DIRECTIVE:
Set down, exactly as they appear, the lines from the line holding "plain_pin(cross_place, cross_pin_diameter, cross_length)" through the line holding "for node in", inclusive; output nothing outside that range.

:::

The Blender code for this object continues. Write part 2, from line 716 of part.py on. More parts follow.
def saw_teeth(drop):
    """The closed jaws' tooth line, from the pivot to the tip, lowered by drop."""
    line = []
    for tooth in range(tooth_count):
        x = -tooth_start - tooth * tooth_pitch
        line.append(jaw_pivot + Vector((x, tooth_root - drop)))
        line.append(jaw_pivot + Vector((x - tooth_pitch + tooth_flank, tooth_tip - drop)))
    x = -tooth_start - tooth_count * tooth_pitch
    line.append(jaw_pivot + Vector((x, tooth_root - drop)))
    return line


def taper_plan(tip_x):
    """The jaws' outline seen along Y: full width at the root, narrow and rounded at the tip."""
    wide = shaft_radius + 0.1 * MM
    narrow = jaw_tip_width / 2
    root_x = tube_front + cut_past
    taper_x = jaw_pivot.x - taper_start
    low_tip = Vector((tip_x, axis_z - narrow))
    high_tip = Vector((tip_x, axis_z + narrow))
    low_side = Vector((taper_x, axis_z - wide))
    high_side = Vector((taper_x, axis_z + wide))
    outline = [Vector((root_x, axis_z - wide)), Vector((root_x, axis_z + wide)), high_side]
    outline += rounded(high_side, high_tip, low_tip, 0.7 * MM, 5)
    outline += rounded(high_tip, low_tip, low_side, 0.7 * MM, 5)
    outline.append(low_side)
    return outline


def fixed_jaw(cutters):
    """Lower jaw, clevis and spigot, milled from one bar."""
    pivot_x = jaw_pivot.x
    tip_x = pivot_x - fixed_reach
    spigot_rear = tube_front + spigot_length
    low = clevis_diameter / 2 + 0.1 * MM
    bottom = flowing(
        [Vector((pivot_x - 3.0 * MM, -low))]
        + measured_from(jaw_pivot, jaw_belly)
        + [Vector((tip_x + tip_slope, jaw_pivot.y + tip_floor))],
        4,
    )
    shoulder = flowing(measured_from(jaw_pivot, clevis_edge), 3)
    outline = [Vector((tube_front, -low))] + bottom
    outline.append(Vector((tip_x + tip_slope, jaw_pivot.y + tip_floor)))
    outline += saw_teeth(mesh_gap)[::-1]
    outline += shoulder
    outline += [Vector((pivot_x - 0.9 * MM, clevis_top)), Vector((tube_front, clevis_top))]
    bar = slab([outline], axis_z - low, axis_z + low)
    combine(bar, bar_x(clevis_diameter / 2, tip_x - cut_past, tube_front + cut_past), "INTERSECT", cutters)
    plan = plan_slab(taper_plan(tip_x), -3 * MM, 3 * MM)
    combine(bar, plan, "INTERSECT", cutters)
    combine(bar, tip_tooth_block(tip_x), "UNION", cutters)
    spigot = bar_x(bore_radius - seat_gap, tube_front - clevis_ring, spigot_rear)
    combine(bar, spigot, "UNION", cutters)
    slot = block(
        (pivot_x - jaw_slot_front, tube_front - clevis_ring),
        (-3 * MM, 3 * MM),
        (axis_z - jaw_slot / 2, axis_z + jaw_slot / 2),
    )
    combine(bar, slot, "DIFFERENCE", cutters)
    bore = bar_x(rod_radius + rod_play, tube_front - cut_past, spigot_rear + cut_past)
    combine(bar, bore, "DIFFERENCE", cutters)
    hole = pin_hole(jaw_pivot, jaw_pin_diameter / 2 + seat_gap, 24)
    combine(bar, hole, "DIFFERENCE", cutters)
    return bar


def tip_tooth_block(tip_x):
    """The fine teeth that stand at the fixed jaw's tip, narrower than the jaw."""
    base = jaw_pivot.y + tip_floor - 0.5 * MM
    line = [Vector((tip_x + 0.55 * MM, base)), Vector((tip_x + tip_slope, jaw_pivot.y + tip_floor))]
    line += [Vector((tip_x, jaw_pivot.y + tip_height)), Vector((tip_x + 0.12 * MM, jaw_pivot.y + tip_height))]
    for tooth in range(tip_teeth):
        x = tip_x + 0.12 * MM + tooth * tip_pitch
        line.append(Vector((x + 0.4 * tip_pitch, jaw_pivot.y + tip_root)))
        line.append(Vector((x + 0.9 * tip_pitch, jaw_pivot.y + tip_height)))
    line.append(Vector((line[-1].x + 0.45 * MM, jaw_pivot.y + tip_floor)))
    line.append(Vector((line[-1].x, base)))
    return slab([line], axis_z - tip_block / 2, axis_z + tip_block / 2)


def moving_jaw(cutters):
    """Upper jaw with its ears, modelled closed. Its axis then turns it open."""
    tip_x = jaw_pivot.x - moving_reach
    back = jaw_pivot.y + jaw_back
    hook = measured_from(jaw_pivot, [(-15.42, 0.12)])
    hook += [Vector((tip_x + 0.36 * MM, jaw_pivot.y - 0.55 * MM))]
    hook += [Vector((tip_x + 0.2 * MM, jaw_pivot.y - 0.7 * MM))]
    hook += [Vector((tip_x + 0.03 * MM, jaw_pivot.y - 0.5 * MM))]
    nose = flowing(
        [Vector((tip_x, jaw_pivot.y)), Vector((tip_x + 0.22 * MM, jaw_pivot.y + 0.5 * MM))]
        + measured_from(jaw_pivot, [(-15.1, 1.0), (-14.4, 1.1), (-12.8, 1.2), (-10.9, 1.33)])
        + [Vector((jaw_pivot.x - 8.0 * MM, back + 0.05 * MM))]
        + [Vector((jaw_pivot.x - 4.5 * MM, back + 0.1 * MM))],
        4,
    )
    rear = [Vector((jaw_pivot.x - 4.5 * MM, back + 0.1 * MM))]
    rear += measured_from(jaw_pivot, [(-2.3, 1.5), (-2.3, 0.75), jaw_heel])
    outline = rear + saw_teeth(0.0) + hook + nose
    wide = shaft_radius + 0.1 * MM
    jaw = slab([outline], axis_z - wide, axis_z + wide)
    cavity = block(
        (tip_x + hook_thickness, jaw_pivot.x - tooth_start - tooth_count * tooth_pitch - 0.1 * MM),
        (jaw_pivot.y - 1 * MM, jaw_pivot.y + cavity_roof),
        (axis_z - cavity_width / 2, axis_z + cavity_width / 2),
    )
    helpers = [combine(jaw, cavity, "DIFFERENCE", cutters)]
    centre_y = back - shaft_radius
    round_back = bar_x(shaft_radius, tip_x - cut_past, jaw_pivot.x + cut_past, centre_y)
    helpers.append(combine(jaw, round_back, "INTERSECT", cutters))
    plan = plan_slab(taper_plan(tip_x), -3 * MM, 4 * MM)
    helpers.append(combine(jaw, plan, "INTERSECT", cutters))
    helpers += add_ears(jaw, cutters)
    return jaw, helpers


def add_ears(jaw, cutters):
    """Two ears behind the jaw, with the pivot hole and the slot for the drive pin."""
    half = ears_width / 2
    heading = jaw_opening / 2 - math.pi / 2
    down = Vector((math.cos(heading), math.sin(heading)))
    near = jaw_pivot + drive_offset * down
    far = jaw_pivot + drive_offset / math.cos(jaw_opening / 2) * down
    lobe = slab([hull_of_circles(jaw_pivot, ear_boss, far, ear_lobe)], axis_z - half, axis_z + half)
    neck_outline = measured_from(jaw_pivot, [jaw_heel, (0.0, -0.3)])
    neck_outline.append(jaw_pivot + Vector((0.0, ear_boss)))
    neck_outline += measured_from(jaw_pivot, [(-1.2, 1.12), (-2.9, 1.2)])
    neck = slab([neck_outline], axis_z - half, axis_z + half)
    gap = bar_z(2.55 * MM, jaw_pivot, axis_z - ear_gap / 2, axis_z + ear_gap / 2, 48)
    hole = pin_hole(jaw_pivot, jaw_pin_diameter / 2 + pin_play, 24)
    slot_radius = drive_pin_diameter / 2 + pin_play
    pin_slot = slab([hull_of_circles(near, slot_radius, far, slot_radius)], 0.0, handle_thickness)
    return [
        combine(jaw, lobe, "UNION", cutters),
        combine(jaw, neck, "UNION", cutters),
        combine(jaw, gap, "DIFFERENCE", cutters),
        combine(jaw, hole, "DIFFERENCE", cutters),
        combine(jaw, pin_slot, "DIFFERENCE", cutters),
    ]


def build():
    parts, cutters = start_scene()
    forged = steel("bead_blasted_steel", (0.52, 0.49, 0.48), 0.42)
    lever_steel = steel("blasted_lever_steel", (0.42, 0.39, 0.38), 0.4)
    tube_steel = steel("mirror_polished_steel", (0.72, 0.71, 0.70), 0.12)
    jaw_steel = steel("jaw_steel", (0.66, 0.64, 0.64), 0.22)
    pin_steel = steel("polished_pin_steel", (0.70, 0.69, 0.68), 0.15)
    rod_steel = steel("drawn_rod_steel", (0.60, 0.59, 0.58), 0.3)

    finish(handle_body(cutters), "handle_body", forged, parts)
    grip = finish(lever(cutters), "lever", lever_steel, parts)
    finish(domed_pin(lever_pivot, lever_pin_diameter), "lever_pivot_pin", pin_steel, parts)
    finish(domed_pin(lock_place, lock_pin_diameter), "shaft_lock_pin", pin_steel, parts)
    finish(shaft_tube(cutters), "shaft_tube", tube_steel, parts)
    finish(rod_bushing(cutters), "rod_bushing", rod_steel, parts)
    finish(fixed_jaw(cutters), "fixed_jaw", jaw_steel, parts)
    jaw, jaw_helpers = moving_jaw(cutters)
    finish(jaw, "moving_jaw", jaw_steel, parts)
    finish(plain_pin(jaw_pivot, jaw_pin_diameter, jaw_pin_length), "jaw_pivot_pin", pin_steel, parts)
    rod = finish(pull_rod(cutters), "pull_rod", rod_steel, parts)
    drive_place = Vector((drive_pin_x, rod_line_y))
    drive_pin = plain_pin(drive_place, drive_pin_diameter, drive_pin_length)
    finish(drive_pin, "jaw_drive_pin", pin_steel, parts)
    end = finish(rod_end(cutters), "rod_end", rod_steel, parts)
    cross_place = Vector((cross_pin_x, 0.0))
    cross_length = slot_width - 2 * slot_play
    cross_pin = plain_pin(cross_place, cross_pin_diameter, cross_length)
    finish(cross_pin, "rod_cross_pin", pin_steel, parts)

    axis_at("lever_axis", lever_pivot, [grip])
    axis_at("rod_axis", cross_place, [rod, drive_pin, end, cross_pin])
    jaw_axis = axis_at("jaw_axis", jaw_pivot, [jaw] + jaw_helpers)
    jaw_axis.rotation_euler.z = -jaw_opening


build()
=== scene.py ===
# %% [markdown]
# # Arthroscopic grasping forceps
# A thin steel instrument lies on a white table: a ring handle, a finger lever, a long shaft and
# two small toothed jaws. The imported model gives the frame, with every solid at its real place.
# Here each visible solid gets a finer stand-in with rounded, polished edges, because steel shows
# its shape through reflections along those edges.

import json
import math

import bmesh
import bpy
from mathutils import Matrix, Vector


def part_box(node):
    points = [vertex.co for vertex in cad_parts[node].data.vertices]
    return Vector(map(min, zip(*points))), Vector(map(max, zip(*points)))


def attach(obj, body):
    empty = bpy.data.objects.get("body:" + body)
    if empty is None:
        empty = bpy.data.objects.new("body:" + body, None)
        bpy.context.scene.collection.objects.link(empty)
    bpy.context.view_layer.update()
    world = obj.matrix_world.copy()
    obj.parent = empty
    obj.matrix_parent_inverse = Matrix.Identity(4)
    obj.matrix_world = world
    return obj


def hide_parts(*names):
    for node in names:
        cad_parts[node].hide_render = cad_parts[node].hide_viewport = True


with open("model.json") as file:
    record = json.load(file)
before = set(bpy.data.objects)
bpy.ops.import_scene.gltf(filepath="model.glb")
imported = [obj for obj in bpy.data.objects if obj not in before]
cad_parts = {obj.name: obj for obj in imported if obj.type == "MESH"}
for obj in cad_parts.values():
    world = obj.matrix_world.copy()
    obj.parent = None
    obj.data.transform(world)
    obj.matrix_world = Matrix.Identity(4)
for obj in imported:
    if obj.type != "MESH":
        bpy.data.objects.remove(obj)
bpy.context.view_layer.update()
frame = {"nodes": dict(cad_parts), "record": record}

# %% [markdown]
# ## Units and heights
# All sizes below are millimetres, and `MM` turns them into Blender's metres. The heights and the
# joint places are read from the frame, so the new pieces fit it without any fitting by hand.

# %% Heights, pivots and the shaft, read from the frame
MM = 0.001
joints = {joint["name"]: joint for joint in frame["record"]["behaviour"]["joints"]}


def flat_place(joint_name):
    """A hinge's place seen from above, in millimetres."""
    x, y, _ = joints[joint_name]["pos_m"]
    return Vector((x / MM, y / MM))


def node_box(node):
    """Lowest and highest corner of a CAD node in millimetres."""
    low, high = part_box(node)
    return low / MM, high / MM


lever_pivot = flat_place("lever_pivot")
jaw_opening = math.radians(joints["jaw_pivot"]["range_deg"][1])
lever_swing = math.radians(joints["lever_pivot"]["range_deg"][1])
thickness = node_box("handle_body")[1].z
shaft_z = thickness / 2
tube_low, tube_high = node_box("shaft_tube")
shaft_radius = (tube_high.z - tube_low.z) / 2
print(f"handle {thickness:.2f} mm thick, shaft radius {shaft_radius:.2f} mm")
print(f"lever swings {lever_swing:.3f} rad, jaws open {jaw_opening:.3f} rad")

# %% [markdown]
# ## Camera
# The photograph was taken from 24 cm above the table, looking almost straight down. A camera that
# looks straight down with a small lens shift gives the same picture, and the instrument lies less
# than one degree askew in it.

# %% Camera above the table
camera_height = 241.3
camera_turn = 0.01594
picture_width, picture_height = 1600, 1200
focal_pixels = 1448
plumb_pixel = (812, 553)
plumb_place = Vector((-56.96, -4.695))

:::

OUTPUT OF THE EXERCISE:
    cross_pin = plain_pin(cross_place, cross_pin_diameter, cross_length)
    finish(cross_pin, "rod_cross_pin", pin_steel, parts)

    axis_at("lever_axis", lever_pivot, [grip])
    axis_at("rod_axis", cross_place, [rod, drive_pin, end, cross_pin])
    jaw_axis = axis_at("jaw_axis", jaw_pivot, [jaw] + jaw_helpers)
    jaw_axis.rotation_euler.z = -jaw_opening


build()
=== scene.py ===
# %% [markdown]
# # Arthroscopic grasping forceps
# A thin steel instrument lies on a white table: a ring handle, a finger lever, a long shaft and
# two small toothed jaws. The imported model gives the frame, with every solid at its real place.
# Here each visible solid gets a finer stand-in with rounded, polished edges, because steel shows
# its shape through reflections along those edges.

import json
import math

import bmesh
import bpy
from mathutils import Matrix, Vector


def part_box(node):
    points = [vertex.co for vertex in cad_parts[node].data.vertices]
    return Vector(map(min, zip(*points))), Vector(map(max, zip(*points)))


def attach(obj, body):
    empty = bpy.data.objects.get("body:" + body)
    if empty is None:
        empty = bpy.data.objects.new("body:" + body, None)
        bpy.context.scene.collection.objects.link(empty)
    bpy.context.view_layer.update()
    world = obj.matrix_world.copy()
    obj.parent = empty
    obj.matrix_parent_inverse = Matrix.Identity(4)
    obj.matrix_world = world
    return obj


def hide_parts(*names):
    for node in names:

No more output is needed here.